Eleven year-old Nadia Yusuf is one such girl, who has dropped out of school permanently to care for the family’s herd of 100 goats, while her three brothers go to school. “My parents and I move from one water point to the next to feed our animals. If we find a water point dry, we look for the next and we lodge there for days as our goats drink and feed,” she told IPS from the outskirts of the semi-desert Garissa town.

Most communities living in the North Eastern region are nomadic and semi-nomadic, and depend on livestock for their livelihood. That girls’ education here is sacrificed for the sake of livestock is a matter that has come to be of great concern lately.
According to statistics from the Garissa District Education Office, the enrolment rate of girls is just half that for boys. In 2003 when FPE was introduced, the total number of boys enrolled in primary schools was 11,397, compared to 5,539 girls.
Successive years have seen enrolment of boys continue to tower over that of girls. In 2006, the enrolment of boys stood at 13,214, while that of girls was 7,120. A similar scenario was evidenced last year when 14,867 boys enrolled in schools, compared to just 8,071 girls.

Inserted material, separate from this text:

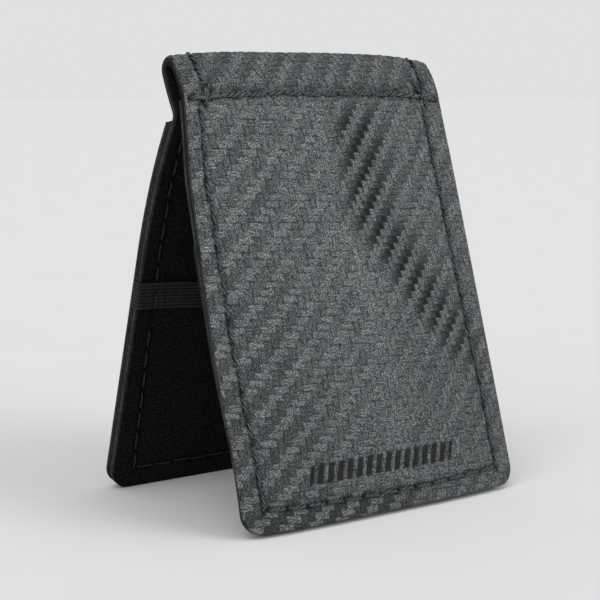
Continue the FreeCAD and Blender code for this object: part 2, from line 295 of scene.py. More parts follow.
def half_seam(foot_station, direction, seam_top, drift=((0.0, 0.0, 0.0), (0.0, 0.0, 0.0)), sag=0.0):
    """Both sides and the bottom of a half's perimeter seam.

    drift adds to each side's margin at the foot, half-way up and at the top; sag lowers the middle of the
    bottom row."""
    foot = foot_station + direction * SEAM_MARGIN
    top = foot_station + direction * seam_top
    foot_x = float(straight_half_width(foot)) - SEAM_MARGIN
    top_x = float(straight_half_width(top)) - SEAM_MARGIN
    left_end = CORNER_INSET + drift[0][0] - foot_x
    right_end = foot_x - drift[1][0] - CORNER_INSET
    stitches = []
    for x, s, ux, us, length in row((left_end, foot), (right_end, foot), ROW_STITCH):
        curve = sag * x / foot_x ** 2
        stitches.append((x, s - direction * (sag - curve * x), ux, us + direction * 2 * curve, length))
    for mirror, (low, middle, high) in zip((-1, 1), drift):
        bow = middle - (low + high) / 2
        start = (foot_x - low, foot - direction * CORNER_OVERLAP)
        for x, s, ux, us, length in row(start, (top_x - high, top)):
            share = (s - foot) / (top - foot)
            lean = 4 * bow * (1 - 2 * share) / (top - foot)
            x -= 4 * bow * share * (1 - share)
            stitches.append((mirror * x, s, mirror * (ux - lean * us), us, length))
    return stitches


def backtack(mirror):
    """Stitches sewn back over one end of the top row, and a knot of short ones on the side seam."""
    stitches = []
    for i in range(BACKTACK_STITCHES):
        from_end = TOP_ROW_END + BACKTACK_START + i * BACKTACK_PITCH
        x = mirror * (SPINE_HALF_WIDTH - from_end) + rng.normal(0, 0.25)
        s = TOP_ROW_STATION + 0.1 + rng.normal(0, 0.22)
        angle = rng.uniform(0.08, 0.26) * (1 if i % 2 else -1)
        stitches.append((x, s, math.cos(angle), math.sin(angle), STITCH_LENGTH * rng.uniform(0.9, 1.15)))
    for i in range(CROSSING_STITCHES):
        x = mirror * (SPINE_X - 0.4 + rng.normal(0, 0.7))
        s = TOP_ROW_STATION + 0.9 + rng.normal(0, 0.6)
        angle = rng.uniform(0.5, 2.2)
        stitches.append((x, s, math.cos(angle), math.sin(angle), rng.uniform(1.6, 2.6)))
    return stitches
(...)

“This is serious. We cannot afford to continue losing any girl from school in North Eastern at a time like now when there are all efforts to attain universal education,” Abdi said. He was referring to the second Millennium Development Goal (MDG), which expects countries to achieve universal primary education by 2015. Certain initiatives are under way however, to improve enrolment of girls in Kenya’s North Eastern region. These include the establishment of mobile schools to cater for nomadic children. The schools, according to Abdi, have been established at water-points where families gather for purposes of getting water and pasture for their animals. The timetable of the schools is flexible in that the schools move with the families.

But there are only five such facilities in the vast Garissa district, with an area of 33,620 square kilometres. The ministry of education says 10 more facilities have been approved by the Garissa District Education Board, and will soon be set up.
“This will ensure that children, girls in particular, access education wherever they are, even as they graze their animals,” observed Salat Muhammed Adan, the area assistant chief.

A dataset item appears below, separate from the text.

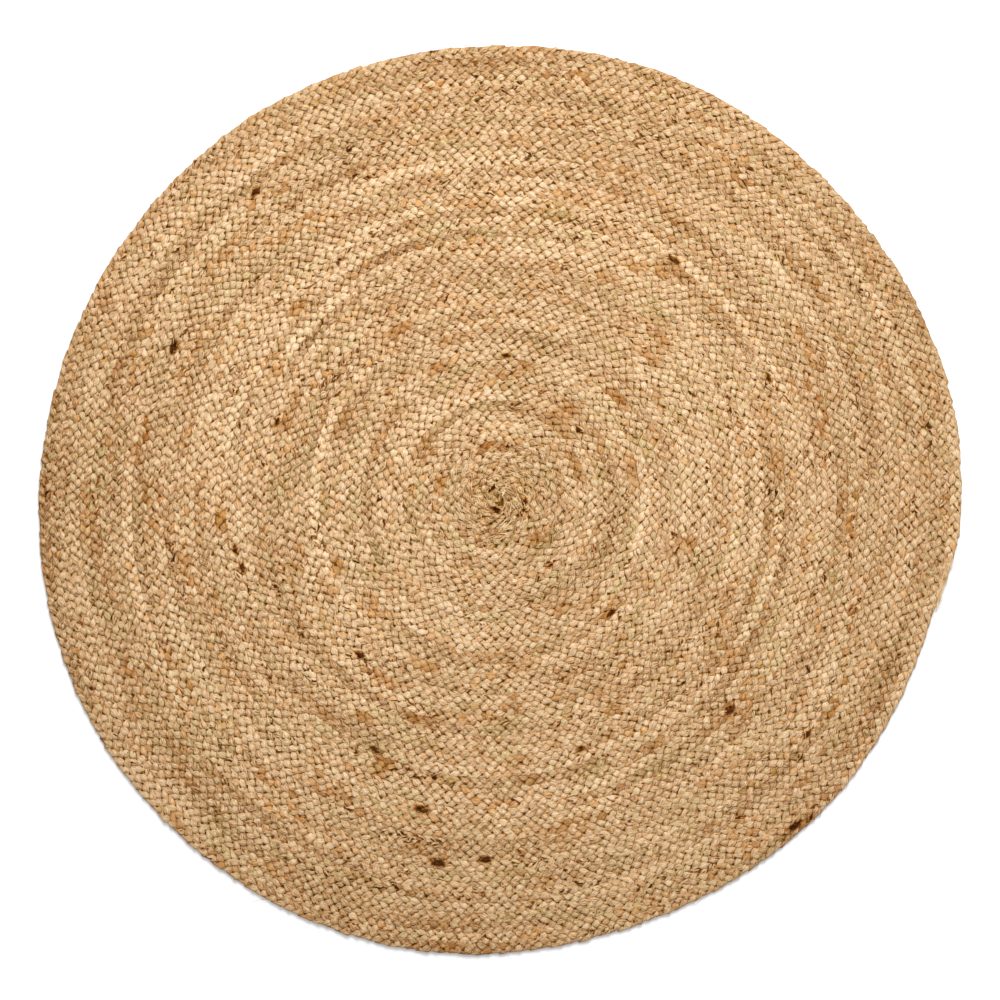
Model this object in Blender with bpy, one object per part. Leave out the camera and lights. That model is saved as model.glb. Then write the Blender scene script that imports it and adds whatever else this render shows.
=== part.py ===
"""Round jute rug: one long three-strand plait, coiled flat into a disc and sewn edge to edge.

Metres, +Z up. The rug lies flat on z = 0, with the middle of its outline at x = y = 0.
Seen from above, the plait leaves the heart of the coil and runs clockwise, turn against turn,
to a tail that narrows and is tucked against the turn before it.
"""

import math
from typing import NamedTuple

import bmesh
import bpy


class Swell(NamedTuple):
    """One way in which the hand-wound coil is out of round."""

    lobes: int  # bulges around the rim
    swing: float  # how far each one stands out at the rim
    toward: float  # direction of one bulge, in degrees anticlockwise from +X


# Driving sizes
RUG_DIAMETER = 1.200  # mean, over the rim
PLAIT_WIDTH = 0.01355  # one turn, from seam to seam
THICKNESS = 0.008  # floor to the crown of the plait
SEAM_DEPTH = 0.0026  # how far the seam between two turns lies below the crowns
HEART_WIDTHS = 0.5  # the first turn's inner side, in plait widths from the middle
HEAD_TAPER = 60.0  # degrees of turn over which the plait's first end widens from nothing
TAIL_TAPER = 9.0  # degrees of turn over which its last end narrows to nothing
UNDERCUT = 0.002  # how far the underside stays inside the widest line of the rim
TAIL_ANGLE = -15.0  # direction in which the plait ends, in degrees

SWELLS = (
    Swell(lobes=1, swing=0.0060, toward=-120.0),
    Swell(lobes=2, swing=0.0058, toward=31.0),
    Swell(lobes=3, swing=0.0024, toward=-5.0),
    Swell(lobes=6, swing=0.0016, toward=13.0),
    Swell(lobes=7, swing=0.0010, toward=10.0),
)

# Fineness of the faces
STEPS_PER_TURN = 56
RIM_ROWS = 2

# Worked out from the above
RUG_RADIUS = RUG_DIAMETER / 2
STEPS = round((RUG_RADIUS / PLAIT_WIDTH - HEART_WIDTHS - 0.5) * STEPS_PER_TURN)
TURNS = STEPS / STEPS_PER_TURN
SIDE_HEIGHT = THICKNESS / 2
MERGE_DISTANCE = 1e-6

# Finish
JUTE_COLOUR = (0.571, 0.356, 0.174, 1.0)
JUTE_ROUGHNESS = 0.9


def clear_scene():
    for old in list(bpy.data.objects):
        bpy.data.objects.remove(old, do_unlink=True)


def direction(turn):
    """Which way a point lies from the middle, in radians, after so many clockwise turns."""
    return math.radians(TAIL_ANGLE) + math.tau * (TURNS - turn)


def reach(widths, angle):
    """Distance from the middle to a point so many plait widths out in one direction."""
    plain = widths * PLAIT_WIDTH
    swell = sum(s.swing * math.cos(s.lobes * (angle - math.radians(s.toward))) for s in SWELLS)
    return plain + swell * (plain / RUG_RADIUS) ** 2


def seams(turn):
    """The plait's inner and outer seams, in plait widths from the middle.

    The first end leans on the turn outside it, and the last end on the turn inside it.
    """
    head_share = min(1.0, turn * 360.0 / HEAD_TAPER)
    tail_share = min(1.0, (TURNS - turn) * 360.0 / TAIL_TAPER)
    inner = HEART_WIDTHS + turn
    return inner + 1.0 - head_share, inner + tail_share


def top_point(turn, across):
    """A point on the plait's top, with across 0 at its inner seam, 0.5 at its crown, 1 outside."""
    angle = direction(turn)
    inner, outer = seams(turn)
    out = reach(inner + across * (outer - inner), angle)
    crown = SEAM_DEPTH * (outer - inner) * (1.0 - abs(2.0 * across - 1.0))
    return out * math.cos(angle), out * math.sin(angle), THICKNESS - SEAM_DEPTH + crown


def wind_plait(mesh):
    """A long strip, two faces wide, wound into the coil and joined to itself at each seam."""
    bmesh.ops.create_grid(mesh, x_segments=STEPS, y_segments=2, size=0.5)
    for vert in mesh.verts:
        step = round((vert.co.x + 0.5) * STEPS)
        vert.co = top_point(step / STEPS_PER_TURN, across=vert.co.y + 0.5)
    bmesh.ops.remove_doubles(mesh, verts=mesh.verts, dist=MERGE_DISTANCE)


def open_edges(mesh, farthest=math.inf):
    """The edges with one face, within this distance of the middle."""
    return [
        edge
        for edge in mesh.edges
        if edge.is_boundary and all(vert.co.xy.length < farthest for vert in edge.verts)
    ]


def fill_heart(mesh):
    """The small raised knot that the first turn goes round."""
    first_turn = (HEART_WIDTHS + 1.5) * PLAIT_WIDTH
    filled = bmesh.ops.holes_fill(mesh, edges=open_edges(mesh, first_turn), sides=0)
    poked = bmesh.ops.poke(mesh, faces=filled["faces"])
    for vert in poked["verts"]:
        vert.co = 0.0, 0.0, THICKNESS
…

It is emerging that it is not only the nomadic lifestyle of the community that has kept girls out of school, but also early marriages, which are widely practiced in the area. “This problem is more rampant in the reserves and some certain parts within the town. Parents pull their girls from school and marry them off to old men in exchange for cattle and goats. Some girls are as young as 10 years old,” Adan told IPS. He receives at least ten such cases a month, and has been using the Children’s Act to arrest parents who marry off their young girls, as well as the ‘husband’.

The Act, established in 2001 outlaws marriage before the age of 18. For example, last August, when schools were closed, Adan arrested parents of a 15 year-old girl who had been married off to a 39 year-old man. “I found the couple sleeping and when they least expected, I moved in to arrest the man. I went for the girl’s parents too. The girl is now in school.” In determining punishment for child marriages, courts have typically charged both a girl’s parents and her husband, either sentencing them to community service or a fine.

Early marriage is a long-established practice in the region, and the law is fighting a difficult battle against an accepted cultural practice. According to assistant chief Adan, the arrests have deterred many parents from marrying off their girls. “There is tangible evidence to this. Initially, majority of families used to do this a lot and in the open. But now because of the arrests the practice has reduced and it is done in secrecy,” he noted.

The problem has prompted local community-based organisations to team up with the authorities to monitor any violations of the Children’s Act in regard to early marriages. “This is a problem that has to be addressed seriously. We are involving the community and informing them of the importance of education to girls. The communities have started a door to door campaign to spread this message,” noted Fariah Said, chairperson of the Assalam Muslim Women Forum. Other activities seeking to promote girl child education include the Desert Run, a yearly event whereby athletes run in the desert North Eastern region. The purpose of this activity is to among other things raise awareness on girl child education and raise funds to support education for girls in that area. This year’s event took place earlier this month in Garissa, with the poor enrolment rate for girls in schools here being the focus.

“Clearly we need to move fast to ensure as many girls as boys are in school as the clock ticks closer to the deadline set for MDGs,” Florence Machio, coordinator of Women Empowerment Link, organisers of the event said. The world is slightly past the halfway mark of 2015 deadline of the MDGs. Eight MDGs including providing universal primary education were agreed on in 2000 at a United Nations summit held in New York.